| Required task |
What follows is a block of records; reproduce all of it verbatim.

(Rows from a 3D modeling dataset)
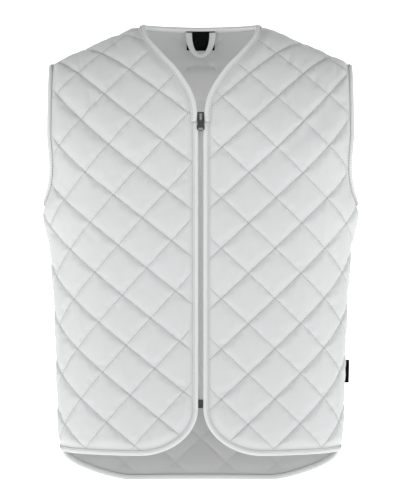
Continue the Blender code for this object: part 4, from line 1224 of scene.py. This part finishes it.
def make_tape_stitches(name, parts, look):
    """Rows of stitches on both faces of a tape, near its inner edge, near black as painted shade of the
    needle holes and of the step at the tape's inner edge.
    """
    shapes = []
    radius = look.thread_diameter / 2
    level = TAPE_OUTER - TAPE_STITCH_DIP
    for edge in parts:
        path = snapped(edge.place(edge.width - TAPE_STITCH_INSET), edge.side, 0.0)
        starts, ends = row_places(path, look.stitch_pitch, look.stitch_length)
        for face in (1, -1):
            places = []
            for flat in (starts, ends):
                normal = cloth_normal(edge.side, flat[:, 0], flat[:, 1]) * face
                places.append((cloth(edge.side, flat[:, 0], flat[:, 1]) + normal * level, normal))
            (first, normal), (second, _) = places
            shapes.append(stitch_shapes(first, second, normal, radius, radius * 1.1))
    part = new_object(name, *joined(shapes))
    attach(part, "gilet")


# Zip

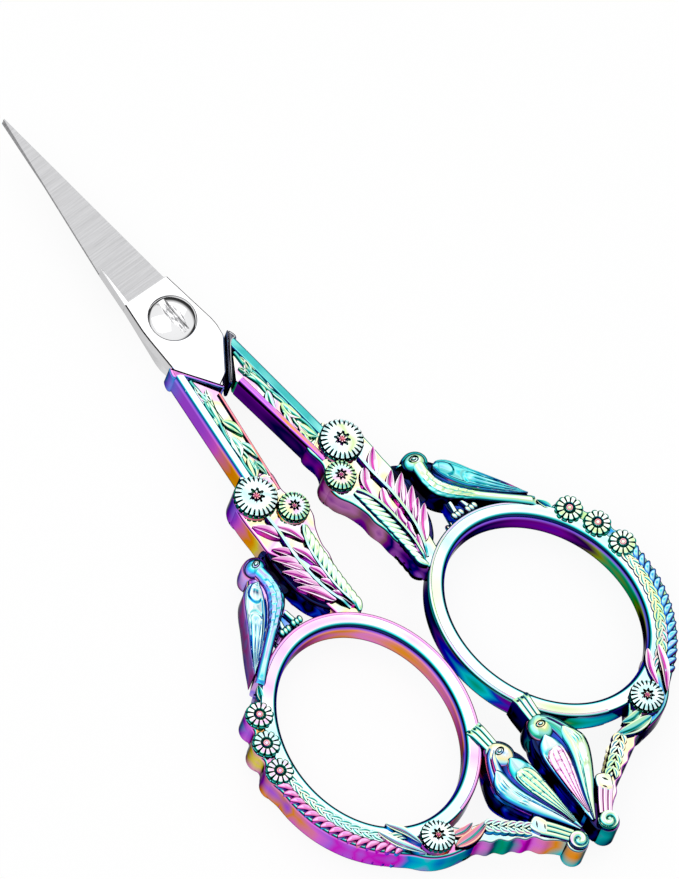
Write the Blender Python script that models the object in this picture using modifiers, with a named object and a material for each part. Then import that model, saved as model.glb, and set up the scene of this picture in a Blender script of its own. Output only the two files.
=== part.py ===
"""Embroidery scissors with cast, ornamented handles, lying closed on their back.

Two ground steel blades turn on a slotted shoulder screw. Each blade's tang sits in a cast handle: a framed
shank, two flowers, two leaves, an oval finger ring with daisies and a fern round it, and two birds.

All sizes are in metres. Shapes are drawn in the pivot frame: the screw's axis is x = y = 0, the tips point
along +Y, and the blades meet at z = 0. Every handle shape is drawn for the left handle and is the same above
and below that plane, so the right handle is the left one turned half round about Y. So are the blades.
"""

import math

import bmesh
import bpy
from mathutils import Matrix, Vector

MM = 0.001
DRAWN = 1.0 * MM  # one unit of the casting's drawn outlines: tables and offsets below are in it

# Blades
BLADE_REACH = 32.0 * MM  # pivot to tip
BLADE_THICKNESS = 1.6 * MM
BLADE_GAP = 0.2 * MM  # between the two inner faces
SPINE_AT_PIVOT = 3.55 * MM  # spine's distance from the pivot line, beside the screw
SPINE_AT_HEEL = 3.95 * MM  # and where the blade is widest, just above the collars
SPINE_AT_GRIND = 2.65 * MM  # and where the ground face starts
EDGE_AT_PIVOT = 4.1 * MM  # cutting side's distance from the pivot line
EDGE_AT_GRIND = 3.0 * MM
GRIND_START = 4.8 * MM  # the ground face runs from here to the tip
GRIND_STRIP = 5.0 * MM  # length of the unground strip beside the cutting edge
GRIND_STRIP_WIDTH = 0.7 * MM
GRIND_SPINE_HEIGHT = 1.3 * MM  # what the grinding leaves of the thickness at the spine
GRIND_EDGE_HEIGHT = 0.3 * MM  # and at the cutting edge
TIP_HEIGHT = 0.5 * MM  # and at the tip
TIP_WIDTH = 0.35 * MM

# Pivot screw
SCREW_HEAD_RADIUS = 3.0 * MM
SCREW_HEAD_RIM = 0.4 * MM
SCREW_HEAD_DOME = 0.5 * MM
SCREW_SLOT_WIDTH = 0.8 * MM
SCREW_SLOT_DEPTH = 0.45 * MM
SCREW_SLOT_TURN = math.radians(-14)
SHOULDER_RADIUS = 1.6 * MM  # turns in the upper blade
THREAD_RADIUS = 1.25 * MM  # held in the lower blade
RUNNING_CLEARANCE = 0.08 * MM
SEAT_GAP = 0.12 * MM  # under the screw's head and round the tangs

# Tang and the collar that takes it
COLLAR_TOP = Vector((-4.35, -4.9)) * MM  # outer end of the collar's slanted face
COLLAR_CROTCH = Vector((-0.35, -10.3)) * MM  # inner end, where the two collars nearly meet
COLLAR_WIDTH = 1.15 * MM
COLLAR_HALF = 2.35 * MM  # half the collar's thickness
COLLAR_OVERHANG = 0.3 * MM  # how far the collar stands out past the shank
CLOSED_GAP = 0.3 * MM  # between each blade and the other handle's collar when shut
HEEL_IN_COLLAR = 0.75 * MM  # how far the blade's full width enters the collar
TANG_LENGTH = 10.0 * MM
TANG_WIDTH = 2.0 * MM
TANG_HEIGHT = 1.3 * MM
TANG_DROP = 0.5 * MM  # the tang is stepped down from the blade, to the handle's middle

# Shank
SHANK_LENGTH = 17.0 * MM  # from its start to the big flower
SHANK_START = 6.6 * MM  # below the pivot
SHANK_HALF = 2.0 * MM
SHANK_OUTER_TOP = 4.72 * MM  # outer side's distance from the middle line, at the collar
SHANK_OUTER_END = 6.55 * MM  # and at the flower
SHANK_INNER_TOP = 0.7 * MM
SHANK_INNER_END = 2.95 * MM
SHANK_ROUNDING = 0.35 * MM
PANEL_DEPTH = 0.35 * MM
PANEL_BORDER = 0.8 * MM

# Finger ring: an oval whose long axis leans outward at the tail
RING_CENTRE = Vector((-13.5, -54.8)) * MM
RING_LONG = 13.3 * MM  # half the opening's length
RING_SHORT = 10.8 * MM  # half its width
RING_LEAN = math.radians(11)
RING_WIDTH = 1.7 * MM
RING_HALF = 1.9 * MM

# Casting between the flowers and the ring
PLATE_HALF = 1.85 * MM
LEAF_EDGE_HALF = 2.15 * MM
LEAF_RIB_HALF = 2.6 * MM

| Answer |
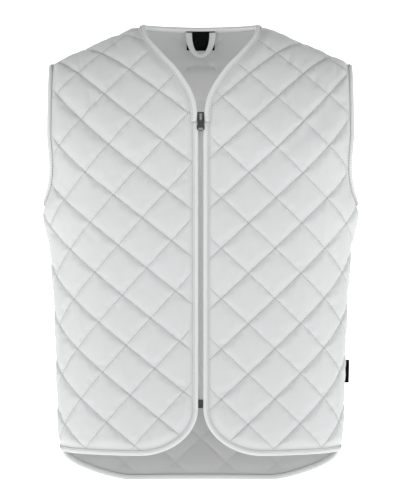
Continue the Blender code for this object: part 4, from line 1224 of scene.py. This part finishes it.
def make_tape_stitches(name, parts, look):
    """Rows of stitches on both faces of a tape, near its inner edge, near black as painted shade of the
    needle holes and of the step at the tape's inner edge.
    """
    shapes = []
    radius = look.thread_diameter / 2
    level = TAPE_OUTER - TAPE_STITCH_DIP
    for edge in parts:
        path = snapped(edge.place(edge.width - TAPE_STITCH_INSET), edge.side, 0.0)
        starts, ends = row_places(path, look.stitch_pitch, look.stitch_length)
        for face in (1, -1):
            places = []
            for flat in (starts, ends):
                normal = cloth_normal(edge.side, flat[:, 0], flat[:, 1]) * face
                places.append((cloth(edge.side, flat[:, 0], flat[:, 1]) + normal * level, normal))
            (first, normal), (second, _) = places
            shapes.append(stitch_shapes(first, second, normal, radius, radius * 1.1))
    part = new_object(name, *joined(shapes))
    attach(part, "gilet")


# Zip

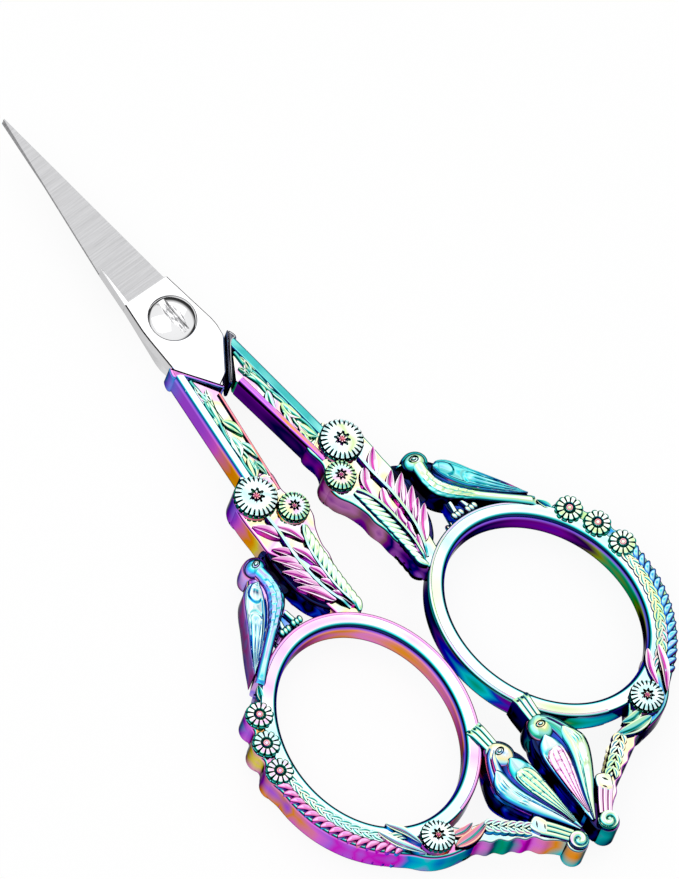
Write the Blender Python script that models the object in this picture using modifiers, with a named object and a material for each part. Then import that model, saved as model.glb, and set up the scene of this picture in a Blender script of its own. Output only the two files.
=== part.py ===
"""Embroidery scissors with cast, ornamented handles, lying closed on their back.

Two ground steel blades turn on a slotted shoulder screw. Each blade's tang sits in a cast handle: a framed
shank, two flowers, two leaves, an oval finger ring with daisies and a fern round it, and two birds.

All sizes are in metres. Shapes are drawn in the pivot frame: the screw's axis is x = y = 0, the tips point
along +Y, and the blades meet at z = 0. Every handle shape is drawn for the left handle and is the same above
and below that plane, so the right handle is the left one turned half round about Y. So are the blades.
"""

import math

import bmesh
import bpy
from mathutils import Matrix, Vector

MM = 0.001
DRAWN = 1.0 * MM  # one unit of the casting's drawn outlines: tables and offsets below are in it

# Blades
BLADE_REACH = 32.0 * MM  # pivot to tip
BLADE_THICKNESS = 1.6 * MM
BLADE_GAP = 0.2 * MM  # between the two inner faces
SPINE_AT_PIVOT = 3.55 * MM  # spine's distance from the pivot line, beside the screw
SPINE_AT_HEEL = 3.95 * MM  # and where the blade is widest, just above the collars
SPINE_AT_GRIND = 2.65 * MM  # and where the ground face starts
EDGE_AT_PIVOT = 4.1 * MM  # cutting side's distance from the pivot line
EDGE_AT_GRIND = 3.0 * MM
GRIND_START = 4.8 * MM  # the ground face runs from here to the tip
GRIND_STRIP = 5.0 * MM  # length of the unground strip beside the cutting edge
GRIND_STRIP_WIDTH = 0.7 * MM
GRIND_SPINE_HEIGHT = 1.3 * MM  # what the grinding leaves of the thickness at the spine
GRIND_EDGE_HEIGHT = 0.3 * MM  # and at the cutting edge
TIP_HEIGHT = 0.5 * MM  # and at the tip
TIP_WIDTH = 0.35 * MM

# Pivot screw
SCREW_HEAD_RADIUS = 3.0 * MM
SCREW_HEAD_RIM = 0.4 * MM
SCREW_HEAD_DOME = 0.5 * MM
SCREW_SLOT_WIDTH = 0.8 * MM
SCREW_SLOT_DEPTH = 0.45 * MM
SCREW_SLOT_TURN = math.radians(-14)
SHOULDER_RADIUS = 1.6 * MM  # turns in the upper blade
THREAD_RADIUS = 1.25 * MM  # held in the lower blade
RUNNING_CLEARANCE = 0.08 * MM
SEAT_GAP = 0.12 * MM  # under the screw's head and round the tangs

# Tang and the collar that takes it
COLLAR_TOP = Vector((-4.35, -4.9)) * MM  # outer end of the collar's slanted face
COLLAR_CROTCH = Vector((-0.35, -10.3)) * MM  # inner end, where the two collars nearly meet
COLLAR_WIDTH = 1.15 * MM
COLLAR_HALF = 2.35 * MM  # half the collar's thickness
COLLAR_OVERHANG = 0.3 * MM  # how far the collar stands out past the shank
CLOSED_GAP = 0.3 * MM  # between each blade and the other handle's collar when shut
HEEL_IN_COLLAR = 0.75 * MM  # how far the blade's full width enters the collar
TANG_LENGTH = 10.0 * MM
TANG_WIDTH = 2.0 * MM
TANG_HEIGHT = 1.3 * MM
TANG_DROP = 0.5 * MM  # the tang is stepped down from the blade, to the handle's middle

# Shank
SHANK_LENGTH = 17.0 * MM  # from its start to the big flower
SHANK_START = 6.6 * MM  # below the pivot
SHANK_HALF = 2.0 * MM
SHANK_OUTER_TOP = 4.72 * MM  # outer side's distance from the middle line, at the collar
SHANK_OUTER_END = 6.55 * MM  # and at the flower
SHANK_INNER_TOP = 0.7 * MM
SHANK_INNER_END = 2.95 * MM
SHANK_ROUNDING = 0.35 * MM
PANEL_DEPTH = 0.35 * MM
PANEL_BORDER = 0.8 * MM

# Finger ring: an oval whose long axis leans outward at the tail
RING_CENTRE = Vector((-13.5, -54.8)) * MM
RING_LONG = 13.3 * MM  # half the opening's length
RING_SHORT = 10.8 * MM  # half its width
RING_LEAN = math.radians(11)
RING_WIDTH = 1.7 * MM
RING_HALF = 1.9 * MM

# Casting between the flowers and the ring
PLATE_HALF = 1.85 * MM
LEAF_EDGE_HALF = 2.15 * MM
LEAF_RIB_HALF = 2.6 * MM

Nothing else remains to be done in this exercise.